## LISTED ENTRIES
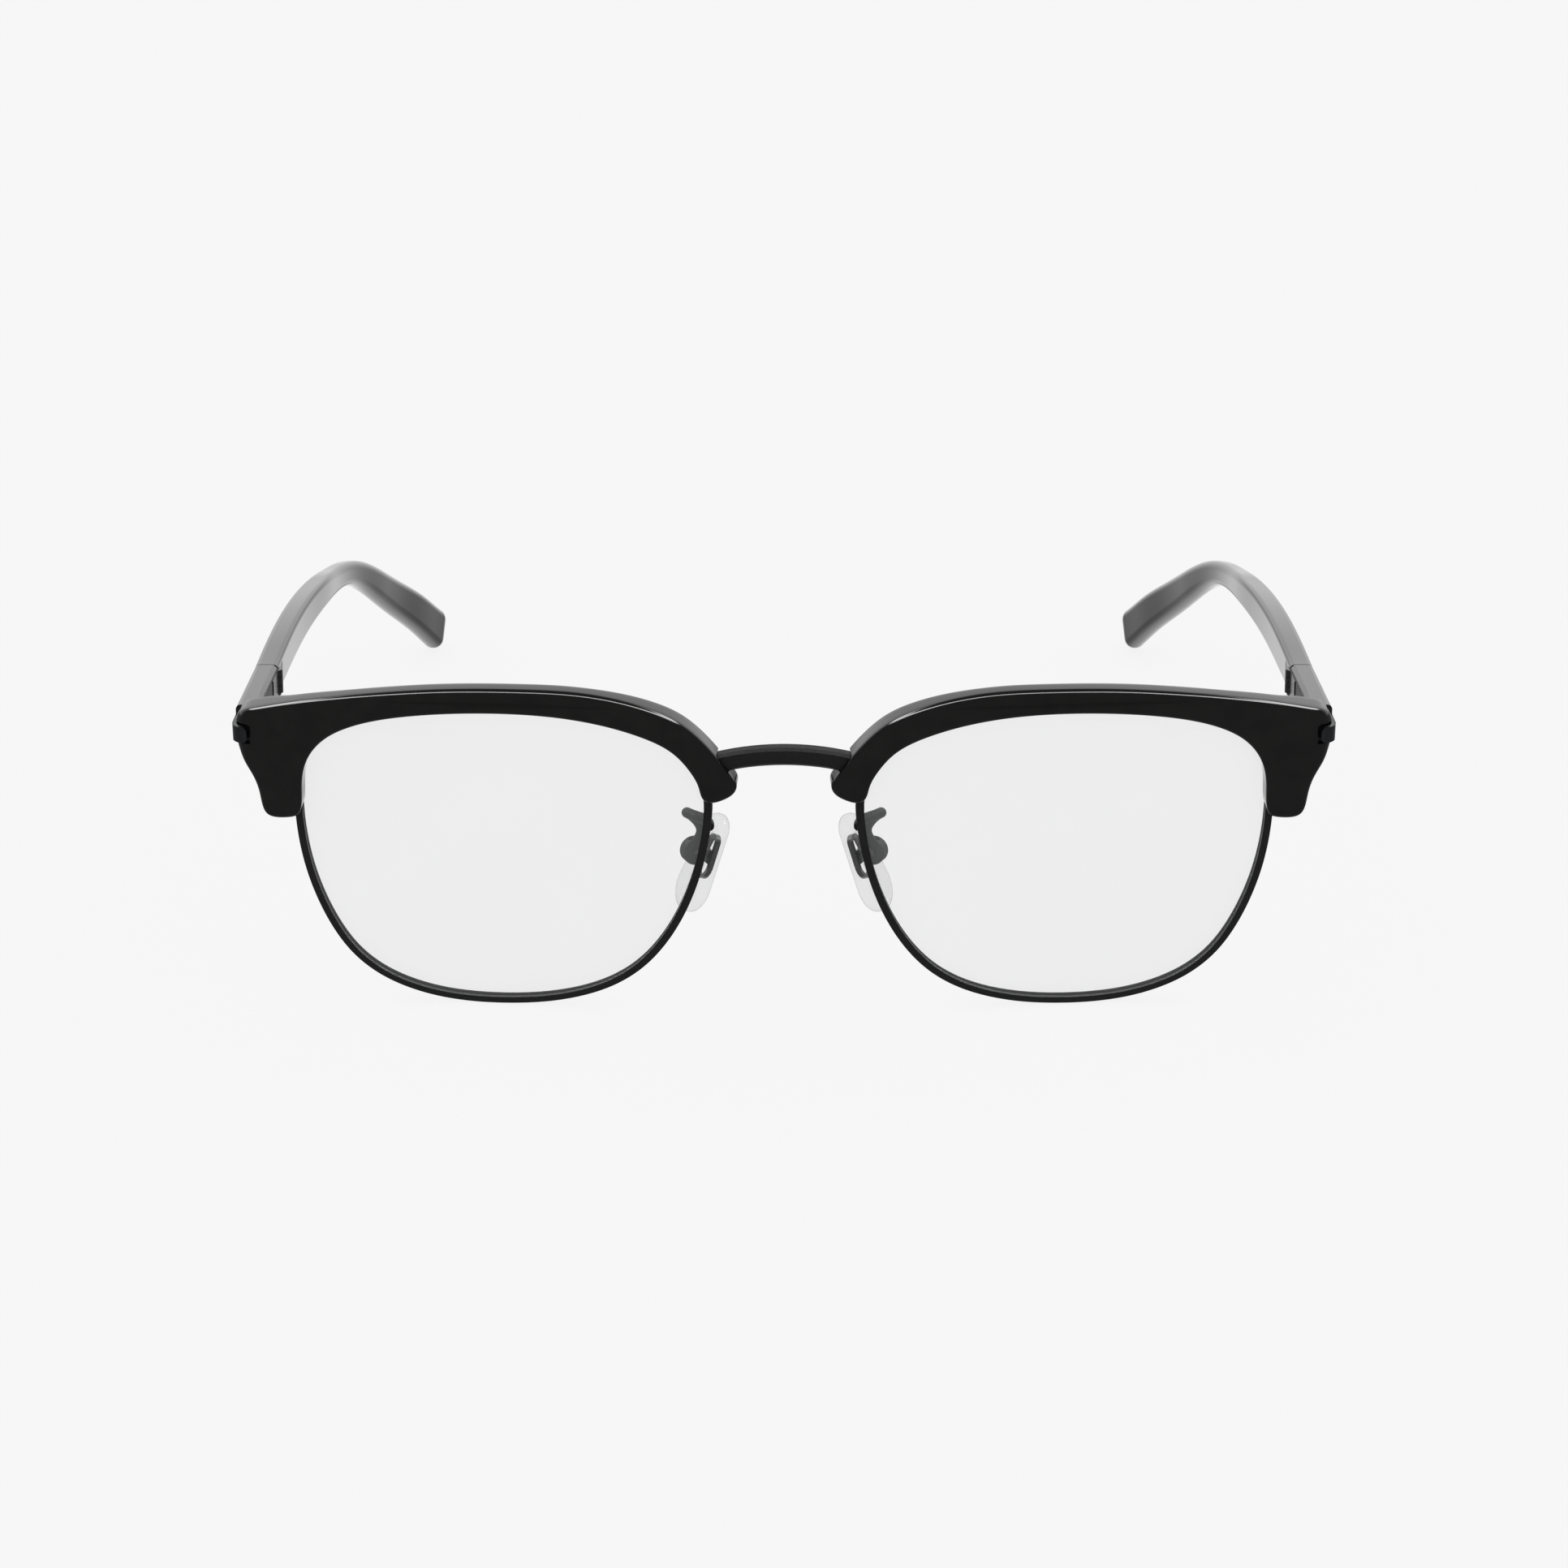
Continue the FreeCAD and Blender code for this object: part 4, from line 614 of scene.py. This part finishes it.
def open_spline(rows, count):
    """Rows along a smooth curve through the given ones (places first, height last), and how far
    each is from the tip."""
    knots = np.array(rows, float)
    number = len(knots)
    steps = np.linalg.norm(np.diff(knots[:, :3], axis=0), axis=1)
    matrix = np.zeros((number, number))
    right = np.zeros_like(knots)
    matrix[0, 0] = matrix[-1, -1] = 1.0
    right[0, :3] = HINGE_DIRECTION
    right[-1, :3] = np.array(TIP_DIRECTION) / np.linalg.norm(TIP_DIRECTION)
    right[-1, 3] = TIP_SWELL
    for k in range(1, number - 1):
        matrix[k, k - 1], matrix[k, k + 1] = steps[k], steps[k - 1]
        matrix[k, k] = 2 * (steps[k] + steps[k - 1])
        ahead = (knots[k + 1] - knots[k]) / steps[k]
        behind = (knots[k] - knots[k - 1]) / steps[k - 1]
        right[k] = 3 * (steps[k] * behind + steps[k - 1] * ahead)
    slopes = np.linalg.solve(matrix, right)
    fine = [knots[0]]
    for k in range(number - 1):
        a, b = knots[k], knots[k + 1]
        da, db = slopes[k] * steps[k], slopes[k + 1] * steps[k]
        fine += [hermite(a, b, da, db, t) for t in np.linspace(0, 1, 61)[1:]]
    fine = np.array(fine)
    length = running_length(fine[:, :3])
    whole = length[-1]
    # Stations crowd towards the tip, where the end is rounded.
    marks = whole * np.linspace(0, 1, count)
    crowd = TIP_LENGTH * (1 - np.sin(np.linspace(0, math.pi / 2, TIP_STATIONS)))
    marks = np.concatenate([marks[marks < whole - TIP_LENGTH], whole - crowd])
    return np.stack([np.interp(marks, length, fine[:, i]) for i in range(4)], axis=1), whole - marks


def section_ring(width, height, corner):
    """Rounded rectangle about the origin: (across, up) points."""
    ring = []
    for sx, sz, start in ((1, 1, 0), (-1, 1, 90), (-1, -1, 180), (1, -1, 270)):
        for k in range(CORNER_POINTS + 1):
            angle = math.radians(start + 90.0 * k / CORNER_POINTS)
            ring.append((sx * (width / 2 - corner) + corner * math.cos(angle),
                         sz * (height / 2 - corner) + corner * math.sin(angle)))
    return ring


def temple_rings():
    """Points of the bar's sections from the hinge to the tip, for the side with outward +X."""
    rows, to_end = open_spline(TEMPLE_LINE, TEMPLE_STATIONS)
    points = []
    for k, ((out, back, up, height), left) in enumerate(zip(rows, to_end)):
        nearby = rows[min(k + 1, len(rows) - 1)][:3] - rows[max(k - 1, 0)][:3]
        along = Vector(nearby).normalized() if k else Vector(HINGE_DIRECTION)
        across = Vector((along.y, -along.x, 0.0)).normalized()
        rise = across.cross(along)
        softness = float(smooth_step(back, *EAR_BACK))
        out -= TIP_INWARD * float(smooth_step(back, *TIP_BACK))
        in_tip = max(TIP_RADIUS - left, 0.0)
        tuck = TIP_RADIUS - math.sqrt(max(TIP_RADIUS ** 2 - in_tip ** 2, 0.0))
        wide = BAR_THICKNESS - 2 * (TIP_SIDE_SHARE * tuck)
        tall = height + EAR_EXTRA_HEIGHT * softness - 2 * tuck
        corner = EDGE_RADIUS + EAR_EXTRA_RADIUS * softness
        corner = min(corner, CORNER_SHARE * wide, CORNER_SHARE * tall)
        centre = Vector((out, back, up + EAR_EXTRA_HEIGHT * softness))
        points += [centre + across * a + rise * b for a, b in section_ring(wide, tall, corner)]
    return points, len(rows)


def hinge_room(side, word, place):
    """Cutters for the rear leaf, the hinge's barrel and the driver's hole below it."""
    (inner, outer), (near, far) = LEAF_ACROSS, LEAF_BACK
    leaf = [(side * inner, near), (side * outer, near), (side * outer, far), (side * inner, far)]
    barrel, driver = circle(BARREL_ROOM, ROOM_POINTS), circle(DRIVER_ROOM, ROOM_POINTS)
    spans = (("rear_leaf_cut_", leaf, (-LEAF_HALF_HEIGHT, LEAF_HALF_HEIGHT)),
             ("barrel_cut_", barrel, (-BARREL_HALF_HEIGHT, BARREL_HALF_HEIGHT)),
             ("driver_cut_", driver, DRIVER_SPAN))
    return [prism(name + word, outline, low, high, place, "Z") for name, outline, (low, high) in spans]


def temple_object(side, word):
    """The acetate temple: crisp edges at the hinge, soft ones at the ear, and a rounded tip."""
    points, rings = temple_rings()
    count = 4 * (CORNER_POINTS + 1)
    caps = [tuple(range(count)), tuple(range((rings - 1) * count, rings * count))]
    place = temple_matrix(side)
    bar = mesh_object("temple_soft_" + word, [(side * p.x, p.y, p.z) for p in points],
                      ring_quads(rings, count) + caps, place)
    cut_away(bar, hinge_room(side, word, place))
    finish_acetate(bar, SHARP_TEMPLE)
    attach(bar, "temple_%s_arm" % word)
    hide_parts("temple_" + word)


# ---------------------------------------------------------------- pad inserts
PAD_PLACE = (11.65, 8.0 + DEPTH_SHIFT, 19.6)
PAD_SPLAY = 24.0
PAD_TILT = 24.0

# The insert's open frame: radius and height of its outline's two arcs, and the bar's width.
INSERT_LOW = (1.8, -1.35)
INSERT_TOP = (1.3, 1.7)
INSERT_BAR = 0.5
INSERT_FORWARD = 0.7        # the frame sits this far ahead of the screw
INSERT_NEAR, INSERT_FAR = 1.5, 2.2      # its two faces, from the screw's axis to the nose
BOSS_RADIUS, BOSS_HOLE, BOSS_HALF = 0.75, 0.37, 0.35
NECK_START, NECK_HALF = 0.42, 0.6       # past the hole, and half its height
CROSS_HALF, CROSS_HALF_HEIGHT, CROSS_SHALLOWER = 1.5, 0.9, 0.3
JOIN = 0.05                 # the neck runs this far into the frame
SHARP_INSERT = 0.5


def pad_matrix(side):
    """The same frame as the CAD's pad_frame: Y to the nose, Z up the pad."""
    splay, tilt = math.radians(PAD_SPLAY), math.radians(PAD_TILT)
    along = Vector((math.sin(splay), side * math.cos(splay), 0.0))
    to_nose = Vector((-side * math.cos(splay), math.sin(splay), 0.0))
    up = Vector((0.0, 0.0, math.cos(tilt))) + to_nose * math.sin(tilt)
    normal = up.cross(along)
    turn = Matrix((along, normal, up)).transposed().to_4x4()
    return Matrix.Translation((side * PAD_PLACE[0], PAD_PLACE[1], PAD_PLACE[2])) @ turn


def drop_outline(low_radius, low_centre, top_radius, top_centre, shift):
    """Outline of a drop: two arcs and their tangents, as (x, z) points."""
    lean = math.asin((low_radius - top_radius) / (top_centre - low_centre))
    outline = []
    for radius, centre, start, end in ((top_radius, top_centre, lean, math.pi - lean),
                                       (low_radius, low_centre, math.pi - lean, 2 * math.pi + lean)):
        for angle in np.linspace(start, end, 20):
            outline.append((shift + radius * math.cos(angle), centre + radius * math.sin(angle)))
    return outline


def open_ring(outer, inner, low, high, place_point):
    """Points and faces of a flat ring between two depths, open in the middle."""
    count = len(outer)
    points = [place_point(u, v, depth)
              for depth in (low, high) for loop in (outer, inner) for u, v in loop]
    loops = (0, count, 3 * count, 2 * count)
    faces = []
    for k in range(count):
        n = (k + 1) % count
        faces += [(a + k, a + n, b + n, b + k) for a, b in zip(loops, loops[1:] + loops[:1])]
    return points, faces


def insert_object(side, word):
    """The plate in the clear pad: an open drop-shaped frame, its neck and its pierced boss."""
    forward = -INSERT_FORWARD * side
    outer, inner = (drop_outline(INSERT_LOW[0] - less, INSERT_LOW[1], INSERT_TOP[0] - less,
                                 INSERT_TOP[1], forward) for less in (0.0, INSERT_BAR))
    boss, hole = circle(BOSS_RADIUS, 32), circle(BOSS_HOLE, 32)

    def upright(middle, half_width, half_height):
        corners = ((-1, -1), (1, -1), (1, 1), (-1, 1))
        return [(middle + sx * half_width, sz * half_height) for sx, sz in corners]

    points, faces = [], []
    for part_points, part_faces in (
            open_ring(outer, inner, INSERT_NEAR, INSERT_FAR, lambda x, z, y: (x, y, z)),
            open_ring(boss, hole, -BOSS_HALF, BOSS_HALF, lambda y, z, x: (x, y, z)),
            prism_mesh(upright(0.0, BOSS_HALF, NECK_HALF), NECK_START, INSERT_NEAR + JOIN),
            prism_mesh(upright(forward, CROSS_HALF, CROSS_HALF_HEIGHT), INSERT_NEAR,
                       INSERT_FAR - CROSS_SHALLOWER)):
        start = len(points)
        points += part_points
        faces += [tuple(start + k for k in face) for face in part_faces]
    plate = mesh_object("insert_frame_" + word, points, faces, pad_matrix(side), SHARP_INSERT)
    plate.data.materials.append(MATERIALS["insert_gunmetal"])
    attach(plate, "pad_" + word)
    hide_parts("pad_insert_" + word)


for word, side in SIDES.items():
    brow_object(side, word)
    temple_object(side, word)
    insert_object(side, word)


# ---------------------------------------------------------------- floor, light, camera
FLOOR_HALF = 4.0            # metres
FLOOR_GLOW = 0.855
# Strengths of the studio's parts in reflections.
WALL_GLOW = 1.3
TABLE_GLOW = 0.85
FRONT_STRIP_GLOW = 17.0
AMBIENT = 0.24
# Even strengths: for diffuse light, and behind the object for the camera.
DIFFUSE_LEVEL = 0.62
BACKDROP_LEVEL = 0.92


def make_floor():
    half = FLOOR_HALF
    mesh = bpy.data.meshes.new("floor")
    corners = [(-half, -half, 0), (half, -half, 0), (half, half, 0), (-half, half, 0)]
    mesh.from_pydata(corners, [], [(0, 1, 2, 3)])
    floor = bpy.data.objects.new("floor", mesh)
    bpy.context.scene.collection.objects.link(floor)
    mat, _, shader = new_material("floor_pale")
    shader.inputs["Base Color"].default_value = (0.12, 0.12, 0.12, 1.0)
    shader.inputs["Roughness"].default_value = 1.0
    shader.inputs["Specular IOR Level"].default_value = 0.0
    shader.inputs["Emission Color"].default_value = (1.0, 1.0, 1.0, 1.0)
    shader.inputs["Emission Strength"].default_value = FLOOR_GLOW
    mesh.materials.append(mat)
    floor.visible_glossy = False


def mix_by(tree, factor, when_not, when):
    """A number that is when_not at factor 0 and when at factor 1."""
    node = add(tree, "ShaderNodeMix", data_type="FLOAT")
    tree.links.new(factor, node.inputs["Factor"])
    for name, value in (("A", when_not), ("B", when)):
        if isinstance(value, float):
            node.inputs[name].default_value = value
        else:
            tree.links.new(value, node.inputs[name])
    return node.outputs["Result"]


def make_world():
    """A studio seen in reflections only, bright behind and above the object, with a strip in
    front; other rays see even levels. The bands are in the direction's own components."""
    world = bpy.data.worlds.new("studio")
    bpy.context.scene.world = world
    world.use_nodes = True
    tree = world.node_tree
    background = tree.nodes["Background"]
    split = add(tree, "ShaderNodeSeparateXYZ")
    tree.links.new(add(tree, "ShaderNodeTexCoord").outputs["Generated"], split.inputs["Vector"])
    x, y, z = (split.outputs[axis] for axis in "XYZ")

    def product(a, b):
        return math_node(tree, "MULTIPLY", a, b)

    def smooth_band(value, start, end):
        node = add(tree, "ShaderNodeMapRange", interpolation_type="SMOOTHSTEP")
        node.inputs["From Min"].default_value = start
        node.inputs["From Max"].default_value = end
        tree.links.new(value, node.inputs["Value"])
        return node.outputs["Result"]

    behind_object = smooth_band(y, -0.1, 0.5)
    above = smooth_band(z, -0.05, 0.12)
    not_overhead = smooth_band(z, 0.93, 0.6)
    wall = product(behind_object, not_overhead)
    sideways = math_node(tree, "ABSOLUTE", x, 0.0)
    below = math_node(tree, "SUBTRACT", 1.0, above)
    table = product(smooth_band(sideways, 0.62, 0.16), below)
    strip = product(smooth_band(z, 0.66, 0.72), smooth_band(z, 0.86, 0.80))
    in_front = product(strip, smooth_band(y, 0.45, 0.3))

    glow = math_node(tree, "ADD", product(product(wall, above), WALL_GLOW),
                     product(product(wall, table), TABLE_GLOW))
    glow = math_node(tree, "ADD", glow, product(in_front, FRONT_STRIP_GLOW))
    glow = math_node(tree, "ADD", glow, AMBIENT)
    path = add(tree, "ShaderNodeLightPath")
    lit = mix_by(tree, path.outputs["Is Glossy Ray"], DIFFUSE_LEVEL, glow)
    seen = mix_by(tree, path.outputs["Is Camera Ray"], lit, BACKDROP_LEVEL)
    tree.links.new(seen, background.inputs["Strength"])
    background.inputs["Color"].default_value = (1.0, 1.0, 1.0, 1.0)


def make_camera():
    distance, elevation, look_height = 580.0, 20.5, 31.78
    rise = math.radians(elevation)
    data = bpy.data.cameras.new("camera")
    data.sensor_width = 36.0
    data.lens = 104.4
    data.clip_start = 0.01
    camera = bpy.data.objects.new("camera", data)
    camera.location = (0.0, (DEPTH_SHIFT - distance * math.cos(rise)) * MM,
                       (look_height + distance * math.sin(rise)) * MM)
    camera.rotation_euler = (math.radians(90.0 - elevation), 0.0, 0.0)
    bpy.context.scene.collection.objects.link(camera)
    bpy.context.scene.camera = camera


make_floor()
make_world()
make_camera()
bpy.context.scene.view_settings.view_transform = "Standard"
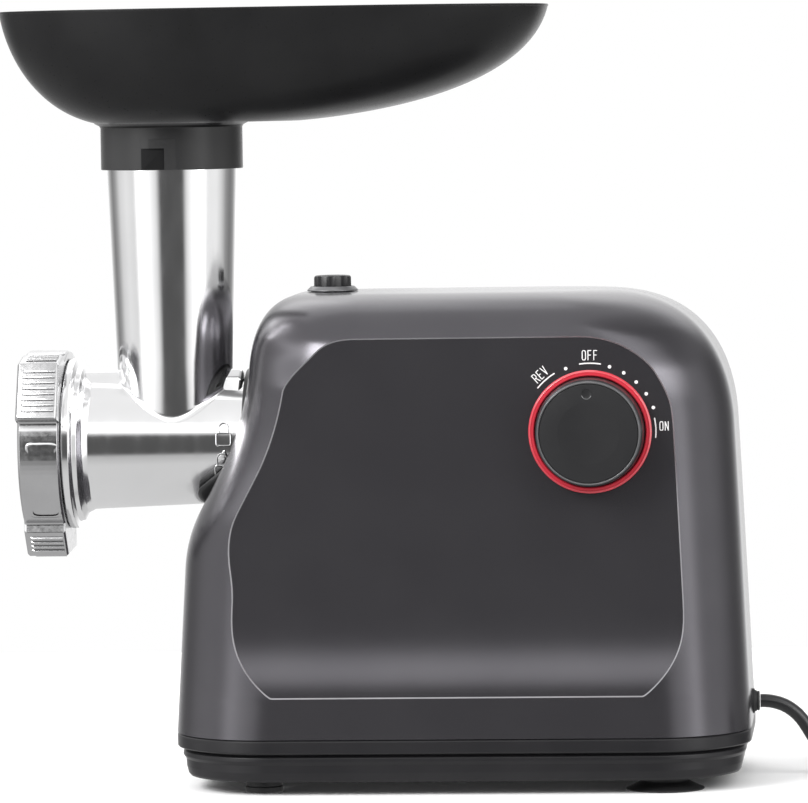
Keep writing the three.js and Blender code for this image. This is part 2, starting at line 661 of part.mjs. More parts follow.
// ---------- food tray ----------
const trayFront = outlineX(
  new THREE.Path().moveTo(-104, TRAY_FLOOR).bezierCurveTo(-128, 264, -145, 284, -148.8, RIM_Z),
);
const trayRear = outlineX(
  new THREE.Path().moveTo(-50, TRAY_FLOOR).bezierCurveTo(0, 263.5, 63, 275, 70.5, RIM_Z),
);
const trayHalf = outlineX(
  new THREE.Path().moveTo(28, TRAY_FLOOR).bezierCurveTo(50, 263.5, 62, 280, TRAY_HALF_WIDTH, RIM_Z),
);
const TRAY_SQUARENESS = 2.5;
function trayRing(z, inset, height) {
  const [front, rear] = [trayFront(z) + inset, trayRear(z) - inset];
  const [middle, half, wide] = [(front + rear) / 2, (rear - front) / 2, trayHalf(z) - inset];
  const bulge = (v) => Math.sign(v) * Math.abs(v) ** (2 / TRAY_SQUARENESS);
  return Array.from({ length: 36 }, (_, i) => {
    const a = (2 * Math.PI * i) / 36;
    return new THREE.Vector3(middle + half * bulge(Math.cos(a)), wide * bulge(Math.sin(a)), height);
  });
}
const TRAY_DEPTH = RIM_Z - TRAY_FLOOR;
const TRAY_STEPS = [0, 0.12, 0.22, 0.34, 0.48, 0.64, 0.8, 0.92, 1];
const trayLevels = TRAY_STEPS.map((t) => TRAY_FLOOR + TRAY_DEPTH * t * t);
const TRAY_WALL = 2.4;
const trayHollow = trayLevels.map((z) => trayRing(z, 1.6, z + TRAY_WALL));
const trayBowl = loft(trayLevels.map((z) => trayRing(z, 0, z))).subtract(loft(trayHollow));
const COLLAR_LOW = 244.9;
const collar = rod("z", 28.4, COLLAR_LOW, TRAY_FLOOR + 1.5, [TUBE_X, 0, 0], 36);
add(
  "food_tray",
  without(
    joined(trayBowl, collar),
    rod("z", 26.8, COLLAR_LOW - 5, TUBE_TOP + GAP, [TUBE_X, 0, 0], 36),
    rod("z", 22.6, COLLAR_LOW, TRAY_FLOOR + 10, [TUBE_X, 0, 0], 32),
    block(TUBE_X - 9.5, TUBE_X, -40, -20, COLLAR_LOW - 5, COLLAR_LOW + 8.5),
  ),
  TRAY_BLACK,
);

// ---------- mains cord ----------
const GLAND_END = 151.3;
const glandProfile = [
  [131, 2.9], [131, 5.6], [141, 6.8], [144.6, 6.8], [144.6, 4.9], [149.4, 4.9], [149.4, 4.3],
  [GLAND_END, 3.6], [GLAND_END, 2.9],
];
add("cord_gland", turned("x", glandProfile, [0, 0, GLAND_Z], 20), RUBBER);

const COIL_R = 40.5; // middle of its outermost turn
const COIL = [226, COIL_R];
const COIL_LOW = 0.9;
const COIL_LAYERS = 2;
const COIL_TURNS = 4; // side by side in a layer
const COIL_TOP = COIL_LOW + CORD_D * COIL_LAYERS + 0.2;
const coilOuter = COIL_R + CORD_D / 2 + 0.1;
const coilInner = COIL_R - CORD_D * (COIL_TURNS - 0.5) - 0.3;
add("cord_coil", ring("z", coilInner, coilOuter, COIL_LOW, COIL_TOP, [...COIL, 0], 32), RUBBER);

const route = (points) =>
  new THREE.CatmullRomCurve3(points.map(([x, z]) => new THREE.Vector3(x, 0, z)), false, "centripetal");
const CORD_OUT = [
  [151.6, 29.5], [153.5, 29.5], [157, 29], [161, 27.7], [164.5, 25.5], [167.5, 22.6], [170, 19],
  [172.6, 14.8], [175.6, 10.9], [179.3, 7.6], [183.8, 5.2], [188.5, 3.9], [193, 3.6], [198, 3.6],
  [203.5, 3.6],
];
const CORD_TAIL = [[247.8, 9], [251, 9.2], [254.5, 10.4], [257.5, 12], [260.3, 13.1], [263, 13.2]];
add("power_cord", tube(route(CORD_OUT), CORD_D / 2, 22, 10), RUBBER);
add("cord_tail", tube(route(CORD_TAIL), CORD_D / 2, 8, 10), RUBBER);

const PLUG_Z = 13.2;
const plugRing = (x, wide, tall, corner) => {
  const points = [];
  for (const [sy, sz, start] of [[1, 1, 0], [-1, 1, 90], [-1, -1, 180], [1, -1, 270]]) {
    for (let i = 0; i <= 3; i++) {
      const a = THREE.MathUtils.degToRad(start + 30 * i);
      const y = sy * (wide - corner) + corner * Math.cos(a);
      points.push(new THREE.Vector3(x, y, PLUG_Z + sz * (tall - corner) + corner * Math.sin(a)));
    }
  }
  return points;
};
const PLUG_START = 263.3;
const PLUG_FACE = PLUG_START + 37.7;
const PIN_LENGTH = 19;
add(
  "power_plug",
  joined(
    loft([
      plugRing(PLUG_START, 3.6, 3.6, 3.5),
      plugRing(PLUG_START + 13.7, 5.2, 5.2, 5),
      plugRing(PLUG_START + 17.7, 13, 10, 8),
      plugRing(PLUG_START + 23.7, 17.5, 13, 11),
      plugRing(PLUG_FACE - 1.5, 18, 13.1, 12),
      plugRing(PLUG_FACE, 17, 12.1, 11),
    ]),
    rod("x", 2.4, PLUG_FACE - 5, PLUG_FACE + PIN_LENGTH, [0, -9.5, PLUG_Z], 12),
    rod("x", 2.4, PLUG_FACE - 5, PLUG_FACE + PIN_LENGTH, [0, 9.5, PLUG_Z], 12),
  ),
  BLACK,
);

// A soft tie round the coil's far side, clear of it all round.
const tieAt = COIL[1] + (coilInner + coilOuter) / 2;
const tieHalf = (coilOuter - coilInner) / 2 + 3 * GAP;
const TIE_WALL = 0.6;
const tieBox = (grow, x) =>
  block(COIL[0] - x, COIL[0] + x, tieAt - tieHalf - grow, tieAt + tieHalf + grow,
    COIL_LOW - GAP - grow, COIL_TOP + GAP + grow);
add("cord_tie", tieBox(TIE_WALL, 4).subtract(tieBox(0, 6)), BLACK);

export default product;
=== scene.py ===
"""The looks of an electric meat grinder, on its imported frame.

Shapes are worked out in millimetres: x runs along the grinding head, y is counted from the
housing's middle plane and z from the soles of the feet. place() turns them into the row frame.
"""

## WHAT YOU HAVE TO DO
Only the lines from the line with "it all round." to the line with "its imported frame.", inclusive, are to be printed, exactly as they appear.

## FINAL RESULT
// A soft tie round the coil's far side, clear of it all round.
const tieAt = COIL[1] + (coilInner + coilOuter) / 2;
const tieHalf = (coilOuter - coilInner) / 2 + 3 * GAP;
const TIE_WALL = 0.6;
const tieBox = (grow, x) =>
  block(COIL[0] - x, COIL[0] + x, tieAt - tieHalf - grow, tieAt + tieHalf + grow,
    COIL_LOW - GAP - grow, COIL_TOP + GAP + grow);
add("cord_tie", tieBox(TIE_WALL, 4).subtract(tieBox(0, 6)), BLACK);

export default product;
=== scene.py ===
"""The looks of an electric meat grinder, on its imported frame.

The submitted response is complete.